During his relatively short career as a Glass Artist he was awarded International prestigious scholarships and awards. His works were exhibited in galleries and museums in Israel, the United States and the United Kingdom. Currently Boris is working as a Lecturer at Bezalel Academy of Art and in his Glass Studio in Tel Aviv, Israel.

About Malena Bergmann

Malena Bergmann: Is it possible to move beyond the fear of obsolescence? Is the fear of it as important as the guaranteed fact of it? I wonder. John Baldessari once said that “the purpose of art is to lay bare the questions which have been hidden by the answers”. What are the necessary questions, then, for contemporary makers of meaning to ask when even ‘art’ itself can include the “possibility of terminality”? Inspired by these questions, I am working on an ongoing series called Gift and Baggage of Body, organized around the medieval Christian Book of Hours.
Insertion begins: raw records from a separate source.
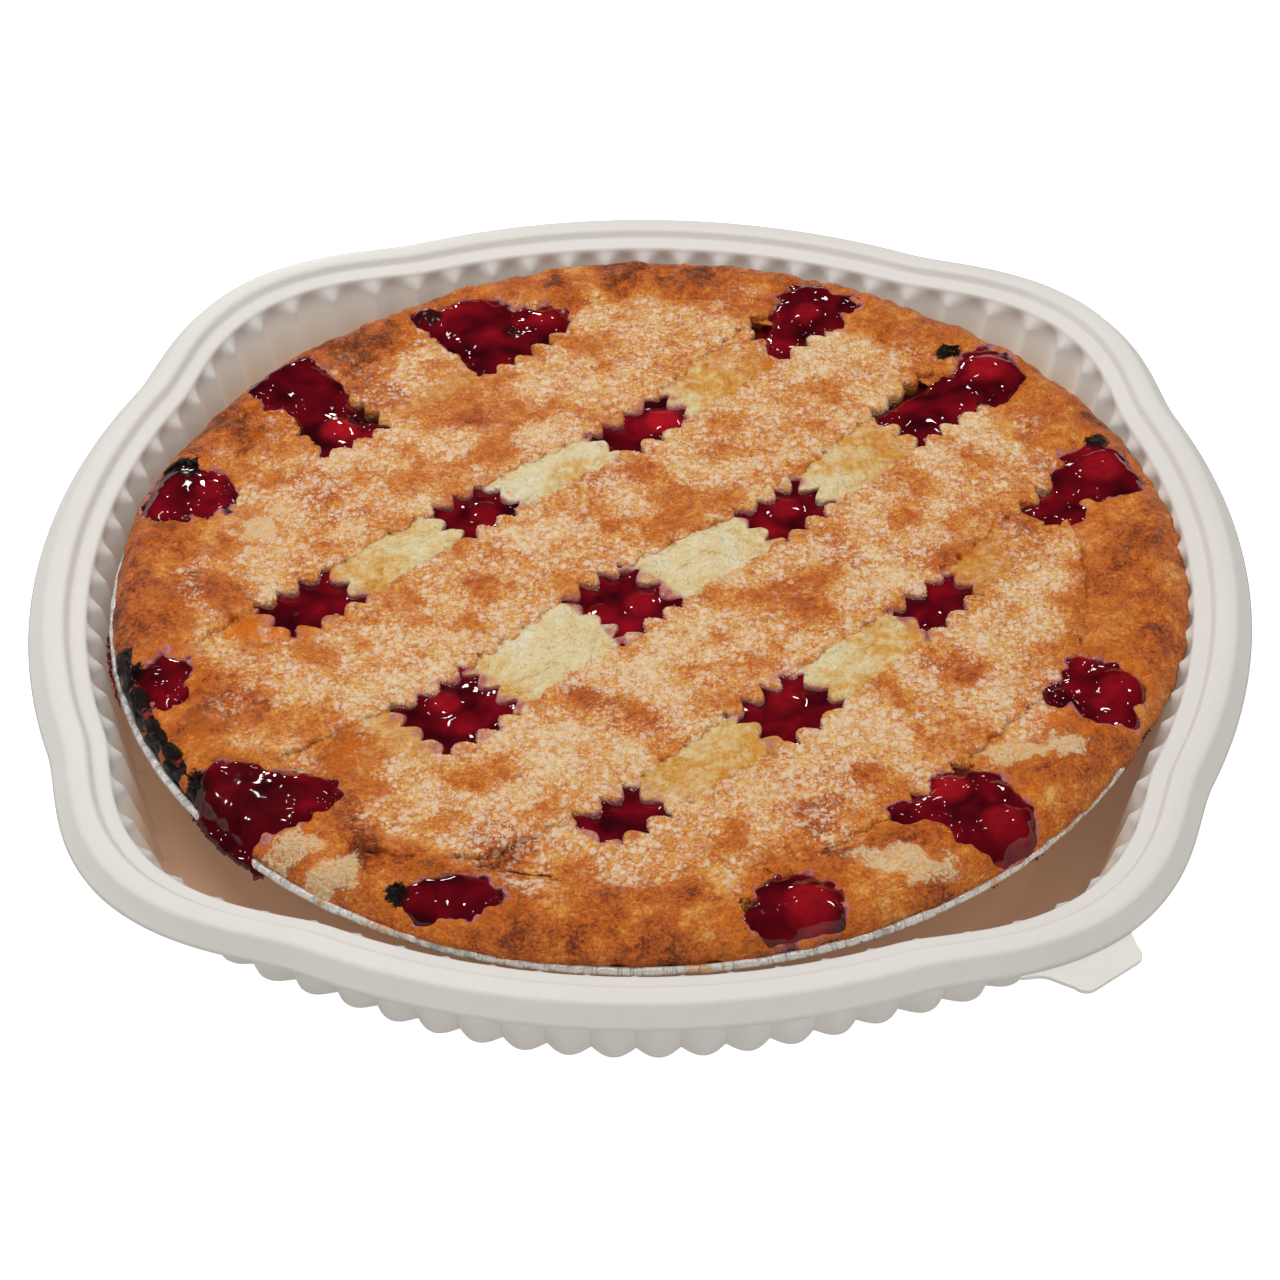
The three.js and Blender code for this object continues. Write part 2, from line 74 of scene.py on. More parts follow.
def srgb(red, green, blue):
    """A colour named by its 0-255 display values, as the linear values of a shader."""
    shares = np.array([red, green, blue]) / 255
    linear = np.where(shares > 0.04045, ((shares + 0.055) / 1.055) ** 2.4, shares / 12.92)
    return tuple(float(value) for value in linear)


# ---------------------------------------------------------------------------------------
# Noise and small numeric helpers, all on arrays of millimetres


TABLE = 256


def ease(low, high, value):
    """0 below low, 1 above high, and a smooth step between them."""
    share = np.clip((value - low) / (high - low), 0, 1)
    return share * share * (3 - 2 * share)


def mix(a, b, share):
    return a + (b - a) * share


def lumps(x, y, size, seed):
    """Smooth random bumps from -1 to 1, each about one size across."""
    table = np.random.default_rng(seed).uniform(-1, 1, (TABLE, TABLE))
    turn = seed * 0.7
    across = (x * np.cos(turn) - y * np.sin(turn)) / size
    along = (x * np.sin(turn) + y * np.cos(turn)) / size
    column, row = np.floor(across).astype(int), np.floor(along).astype(int)
    fx, fy = across - column, along - row
    fx, fy = fx ** 3 * (fx * (fx * 6 - 15) + 10), fy ** 3 * (fy * (fy * 6 - 15) + 10)
    low = mix(table[row % TABLE, column % TABLE], table[row % TABLE, (column + 1) % TABLE], fx)
    high = mix(
        table[(row + 1) % TABLE, column % TABLE],
        table[(row + 1) % TABLE, (column + 1) % TABLE],
        fx,
    )
    return mix(low, high, fy)


def rough(x, y, size, seed, octaves=3):
    """Lumps of several sizes, each half as large and half as high as the one before."""
    return sum(lumps(x, y, size / 2 ** k, seed + k) / 2 ** k for k in range(octaves))


def spread(x, y, spots, wander=0.35, seed=40):
    """The strongest of several spots, with ragged borders."""
    ragged = wander * rough(x, y, 5.0, seed)
    total = np.zeros_like(x)
    for spot in spots:
        far = np.hypot((x - spot[0]) / spot[2], (y - spot[1]) / spot[3]) + ragged
        total = np.maximum(total, (1 - ease(0.4, 1.05, far)) * spot[4])
    return total


# ---------------------------------------------------------------------------------------
# The lattice: u runs along the upper strips and v along the lower ones


LATTICE_ANGLE = np.radians(46.2)
TOOTH_PITCH = 6.5
TOOTH_DEPTH = 2.5
STRIP_END = 109.5
# One end of the third upper strip lies on the edge crust as a tongue: its number, the reach
# and v of its tip, how much it narrows, and the spot that it covers.
TONGUE_STRIP, TONGUE_REACH, TONGUE_MIDDLE, TONGUE_CURVE = 2, 111.0, 28.0, 0.035
TONGUE = ((-52, -88, 26, 26, 1.0),)
UPPER_SEED = 100
LOWER_SEED = 150

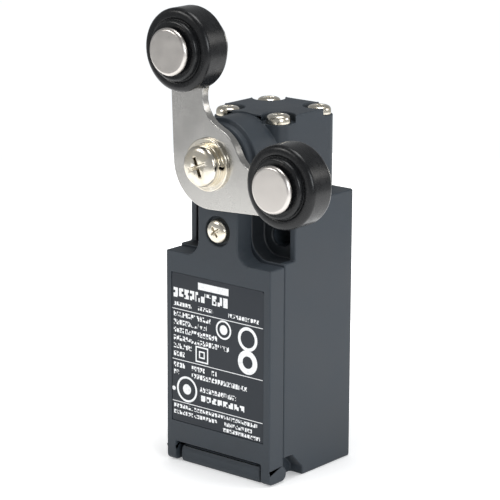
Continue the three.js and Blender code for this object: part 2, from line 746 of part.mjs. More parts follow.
function makeHead() {
  const half = HEAD_WIDTH / 2;
  const rearEnd = BODY_DEPTH - REAR_WALL;
  const plan = roundedRectangle(-half, half, HEAD_FRONT, BODY_DEPTH, HEAD_ROUND);
  const boss = turnedAcross(
    [
      [0, BOSS_FRONT],
      [BOSS_RADIUS - BOSS_CHAMFER, BOSS_FRONT],
      [BOSS_RADIUS, BOSS_FRONT + BOSS_CHAMFER],
      [BOSS_RADIUS, HEAD_CENTRE],
      [0, HEAD_CENTRE],
    ],
    0,
    PIVOT_HEIGHT,
    36,
  );
  // The boss hangs lower than the case top, so it is trimmed level with the base of the head.
  const below = block(-half, half, -5, BODY_DEPTH + 1, 0, CASE_HEIGHT);
  const scallops = HEAD_SCREWS.map(({ x, d }) =>
    rodUp(HEAD_SCALLOP, x, d, HEAD_SEAT_HEIGHT, HEAD_TOP_HEIGHT + 1, 20),
  );
  const holes = HEAD_SCREWS.map(({ x, d }) =>
    rodUp(M3.shank + HOLE_CLEARANCE, x, d, CASE_HEIGHT - 1, HEAD_TOP_HEIGHT, 12),
  );
  return cut(
    join(slab(plan, CASE_HEIGHT, HEAD_TOP_HEIGHT), boss),
    below,
    ...scallops,
    ...holes,
    rodUp(HEAD_CAVITY_RADIUS, 0, HEAD_CENTRE, 0, HEAD_CAVITY_TOP, 28),
    rodAcross(BUSH_RADIUS, 0, PIVOT_HEIGHT, -1, CAM_FRONT, 24),
    rodAcross(REAR_JOURNAL_RADIUS + RUNNING_CLEARANCE, 0, PIVOT_HEIGHT, HEAD_CENTRE, rearEnd),
    rodUp(LOCK_RADIUS + HOLE_CLEARANCE, 0, HEAD_CENTRE, HEAD_CAVITY_TOP - 1, LOCK_BORE_TOP, 12),
    headGasketRing(SEATED_CLEARANCE, CASE_HEIGHT - 1, CASE_HEIGHT + GASKET_THICKNESS),
  );
}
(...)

The devout would recite prayers from this book during a specific hourly cycle each day. Matins, the earliest of these hours, is the literal starting point for the perpetual consecration of time through ritualized behavior, but it is also a useful metaphor. It is a marker for renewed awareness, a promise of possibility, an assurance that the present moment has an indelible link to the past. It takes ‘now’ and connects it to then’. Conceptually, all of my work references my interest in time and its literal or metaphorical impact on the body and the mind it contains.